The arguments in favour of unitarisation are simple. Firstly, it’s more comprehensible: if your rubbish bin wasn’t emptied, you no longer need to remember whether that was a failure of your district or your county. With only one council, it must be that council’s job – and by the same token, there’s less room for buck-passing from the councils themselves.

Secondly, and more pressingly, it’s more sustainable simply because it’s cheaper to run one council than half a dozen. Even before the pandemic, there was a growing gap between the amount of money local governments had and the amount they needed, as the cost of providing social care for the elderly ballooned even as council budgets were repeatedly slashed by austerity. Now that gap looks set to run into the billions. Not surprising, then, that the national government wants its reforms to cut costs.

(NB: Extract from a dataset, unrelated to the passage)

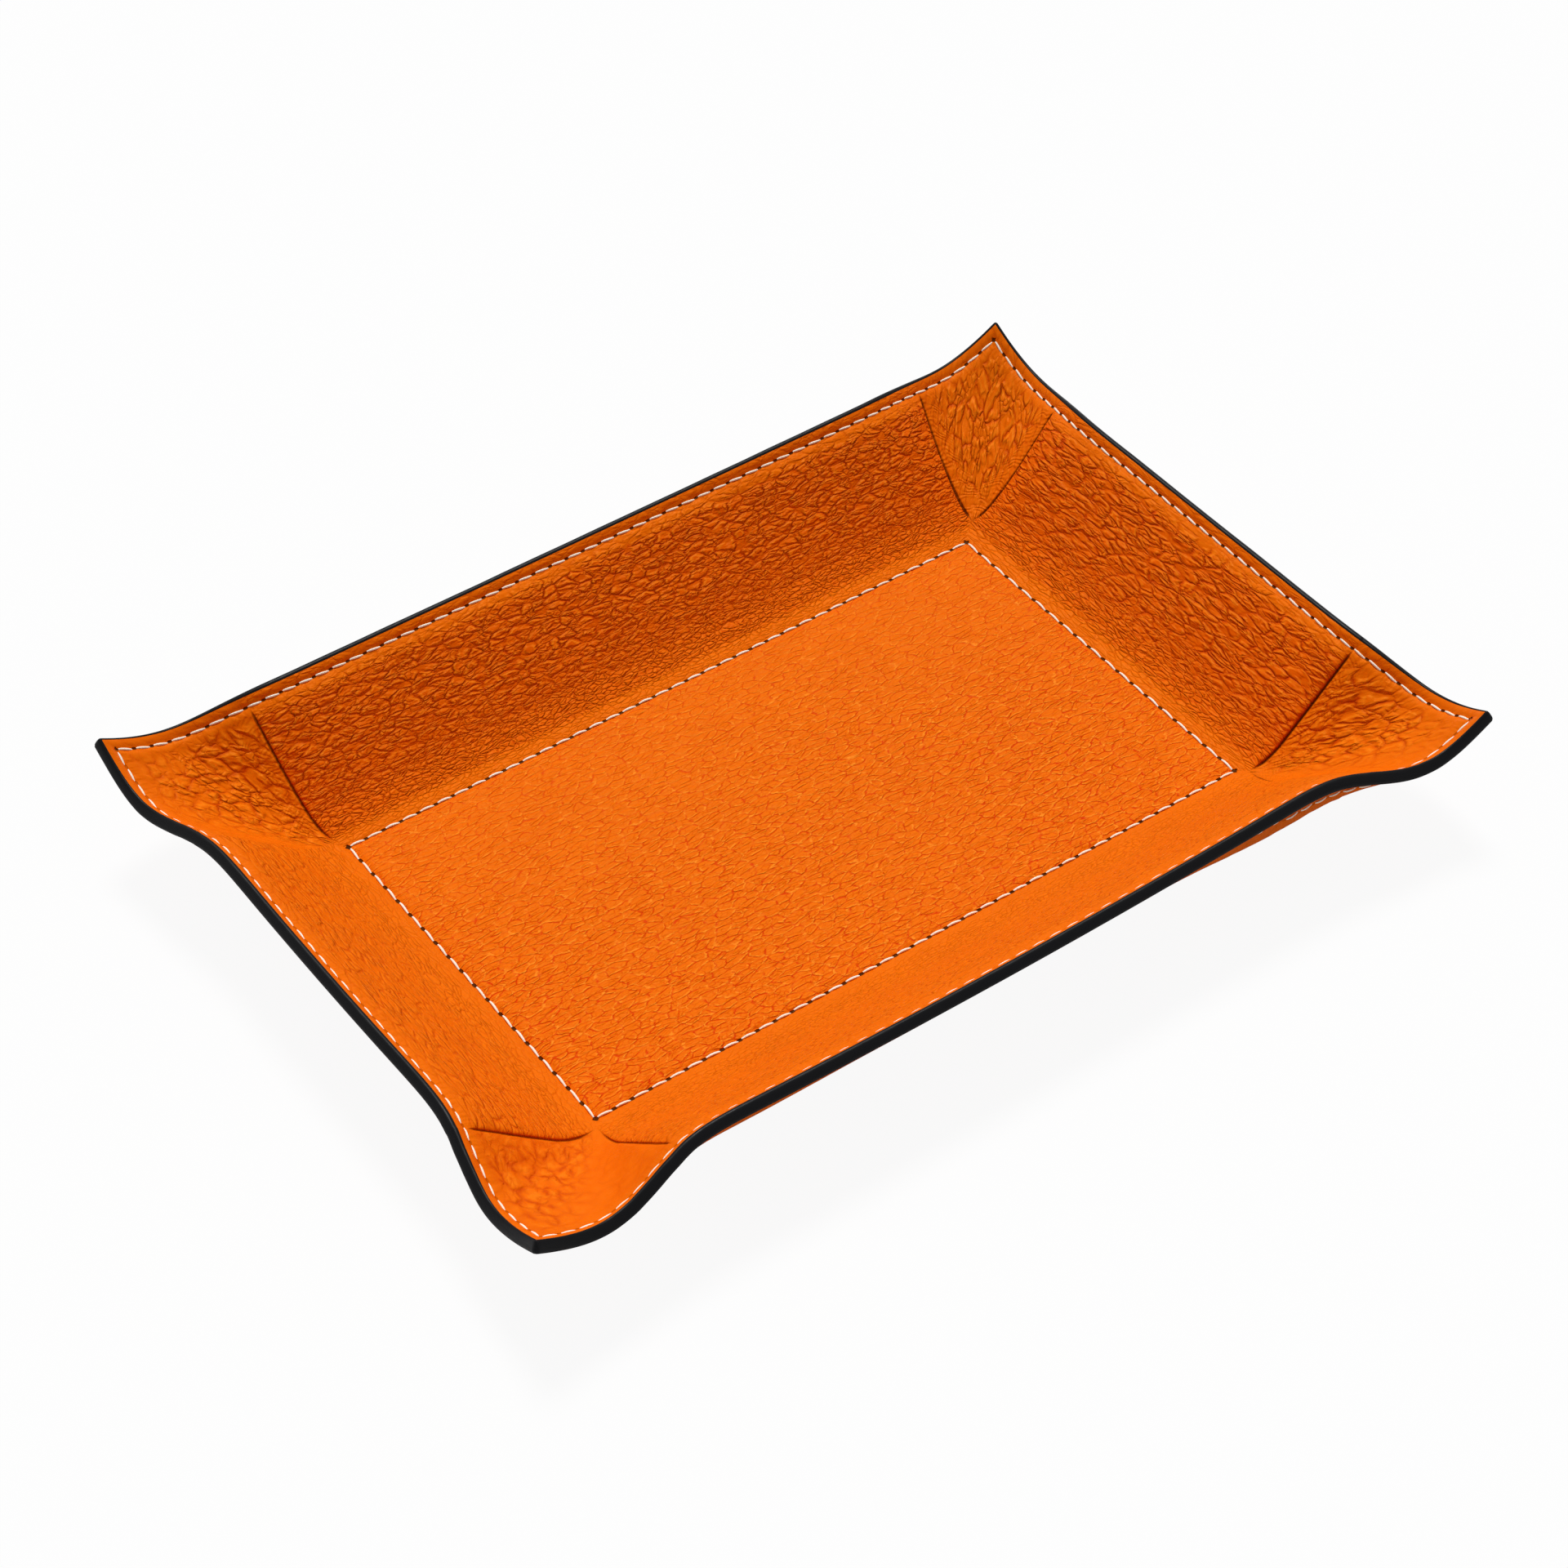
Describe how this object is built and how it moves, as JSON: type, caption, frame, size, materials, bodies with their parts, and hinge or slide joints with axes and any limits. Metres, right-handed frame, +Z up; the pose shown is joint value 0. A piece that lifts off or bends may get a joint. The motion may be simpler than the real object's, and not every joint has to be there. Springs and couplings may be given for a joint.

Against that, though, there are two problems. One is that unitarisation risks increasing the distance between councils and the public. The combined authorities would cover larger populations and swaths of land, with most expected to represent between 300,000 and 700,000 residents.

The earliest unitary councils generally covered district-size urban or suburban areas. More recently, though, they’ve started covering entire counties, including Cornwall (which is relatively small) and Northumberland (which isn’t). The areas now in talks about becoming unitaries reportedly include Cumbria, the East Riding of Yorkshire and North Yorkshire. The last of these is around 100 miles across. Some proposed mergers are already receiving pushback from the public: a petition has attracted nearly 9,000 signatures opposing Blackburn With Darwen Borough Council swallowing its neighbours.

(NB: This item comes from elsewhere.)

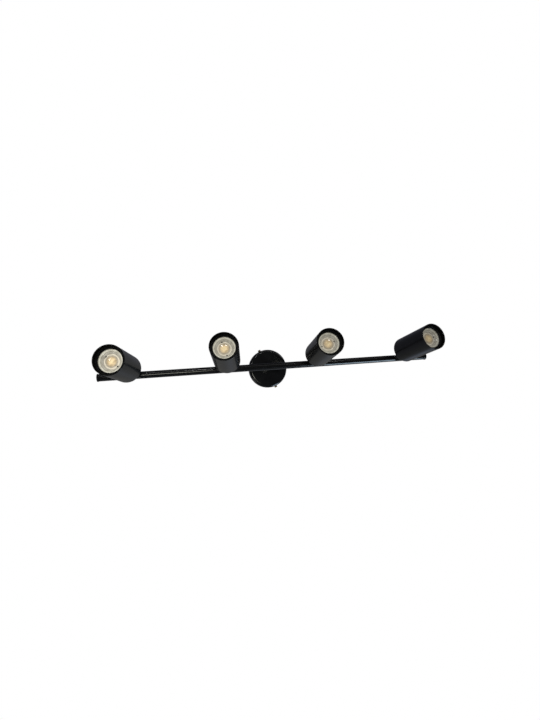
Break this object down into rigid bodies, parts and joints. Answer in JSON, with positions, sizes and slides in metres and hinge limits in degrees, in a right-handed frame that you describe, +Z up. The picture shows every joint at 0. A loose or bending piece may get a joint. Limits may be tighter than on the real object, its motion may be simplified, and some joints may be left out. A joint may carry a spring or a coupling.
{
  "type": "ceiling spotlight bar",
  "caption": "Black ceiling spot bar: round canopy, short stem and tube bar carrying cylindrical shades that swivel and tilt, each with a recessed reflector lamp.",
  "frame": {"origin": "centre of the mounting bracket's back, on the ceiling plane", "axes": "+Z up out of the ceiling side, +X along the bar, so the fixture hangs in -Z"},
  "size_m": [0.79, 0.1209, 0.2441],
  "materials": {
    "black_finish": "satin black powder coat on steel",
    "shade_finish": "smooth satin charcoal-black powder coat on steel",
    "black_plastic": "moulded black plastic, satin",
    "zinc_steel": "bright zinc plate",
    "brass": "turned brass",
    "ceramic": "unglazed ceramic, cream",
    "lamp_housing": "moulded white lamp housing",
    "lamp_lens": "clear moulded lens over a warm LED"
  },
  "bodies": {
    "root": {"ceiling_bracket": "zinc_steel", "earth_screw": "brass", "side_screw_1": "brass", "side_screw_2": "brass", "terminal_block": "ceramic", "canopy": "black_finish", "stem_nipple": "zinc_steel", "stem_nut": "zinc_steel", "stem_tube": "black_finish", "bar_tube": "black_finish", "end_cap_left": "black_plastic", "end_cap_right": "black_plastic", "swivel_seat_1": "black_finish", "swivel_seat_2": "black_finish", "swivel_seat_3": "black_finish", "swivel_seat_4": "black_finish"},
    "swivel_1": {"swivel_fork_1": "black_finish", "swivel_clip_1": "zinc_steel", "tilt_screw_1": "black_finish", "tilt_nut_1": "black_finish"},
    "head_1": {"shade_1": "shade_finish", "shade_lug_1": "black_finish", "holder_bracket_1": "zinc_steel", "lamp_holder_1": "ceramic", "lamp_body_1": "lamp_housing", "lamp_lens_1": "lamp_lens", "baffle_ring_1": "black_plastic"},
    "swivel_2": {"swivel_fork_2": "black_finish", "swivel_clip_2": "zinc_steel", "tilt_screw_2": "black_finish", "tilt_nut_2": "black_finish"},
    "head_2": {"shade_2": "shade_finish", "shade_lug_2": "black_finish", "holder_bracket_2": "zinc_steel", "lamp_holder_2": "ceramic", "lamp_body_2": "lamp_housing", "lamp_lens_2": "lamp_lens", "baffle_ring_2": "black_plastic"},
    "swivel_3": {"swivel_fork_3": "black_finish", "swivel_clip_3": "zinc_steel", "tilt_screw_3": "black_finish", "tilt_nut_3": "black_finish"},
    "head_3": {"shade_3": "shade_finish", "shade_lug_3": "black_finish", "holder_bracket_3": "zinc_steel", "lamp_holder_3": "ceramic", "lamp_body_3": "lamp_housing", "lamp_lens_3": "lamp_lens", "baffle_ring_3": "black_plastic"},
    "swivel_4": {"swivel_fork_4": "black_finish", "swivel_clip_4": "zinc_steel", "tilt_screw_4": "black_finish", "tilt_nut_4": "black_finish"},
    "head_4": {"shade_4": "shade_finish", "shade_lug_4": "black_finish", "holder_bracket_4": "zinc_steel", "lamp_holder_4": "ceramic", "lamp_body_4": "lamp_housing", "lamp_lens_4": "lamp_lens", "baffle_ring_4": "black_plastic"}
  },
  "joints": [
    {"name": "swivel_turn_1", "type": "hinge", "parent": "root", "child": "swivel_1", "pos_m": [-0.312, 0, -0.112], "axis": [0, 0, 1], "range_deg": [-116, 214]},
    {"name": "head_tilt_1", "type": "hinge", "parent": "swivel_1", "child": "head_1", "pos_m": [-0.312, 0, -0.13], "axis": [0.6561, -0.7547, 0], "range_deg": [-4.4, 84.6]},
    {"name": "swivel_turn_2", "type": "hinge", "parent": "root", "child": "swivel_2", "pos_m": [-0.104, 0, -0.112], "axis": [0, 0, 1], "range_deg": [-135, 195]},
    {"name": "head_tilt_2", "type": "hinge", "parent": "swivel_2", "child": "head_2", "pos_m": [-0.104, 0, -0.13], "axis": [0.866, -0.5, 0], "range_deg": [-0.6, 88.4]},
    {"name": "swivel_turn_3", "type": "hinge", "parent": "root", "child": "swivel_3", "pos_m": [0.104, 0, -0.112], "axis": [0, 0, 1], "range_deg": [-150, 180]},
    {"name": "head_tilt_3", "type": "hinge", "parent": "swivel_3", "child": "head_3", "pos_m": [0.104, 0, -0.13], "axis": [0.9659, -0.2588, 0], "range_deg": [-4.6, 84.4]},
    {"name": "swivel_turn_4", "type": "hinge", "parent": "root", "child": "swivel_4", "pos_m": [0.312, 0, -0.112], "axis": [0, 0, 1], "range_deg": [-200, 130]},
    {"name": "head_tilt_4", "type": "hinge", "parent": "swivel_4", "child": "head_4", "pos_m": [0.312, 0, -0.13], "axis": [0.8192, 0.5736, 0], "range_deg": [-1.2, 87.8]}
  ]
}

The other problem is that abolishing certain councils will mean putting a bunch of councillors out of jobs. Those same councillors are also the activist bases of the nation’s political parties. This is one reason reform has often proved difficult in the past: whichever party is in government, local reform risks hobbling it at the next election. It remains to be seen whether an 80-seat majority in Parliament will make that any easier.

The government’s white paper, of course, is merely one stage in the policymaking process. If the plans move forward, the government will still need to turn them into legislation and get them passed by Parliament. The bottom-up process it favours points to a lengthy period of talks among councils, too, as they agree on the boundaries of new local authorities as well as more prosaic matters like which offices to retain. And then the government will need to pass statutory instruments to create the new councils.

The recent reorganisation of nine councils in Dorset into just two is, in many ways, a model for the new proposal. That process took over three years. Even if the plans aren’t derailed, it will likely be some time before these proposals result in large-scale reform.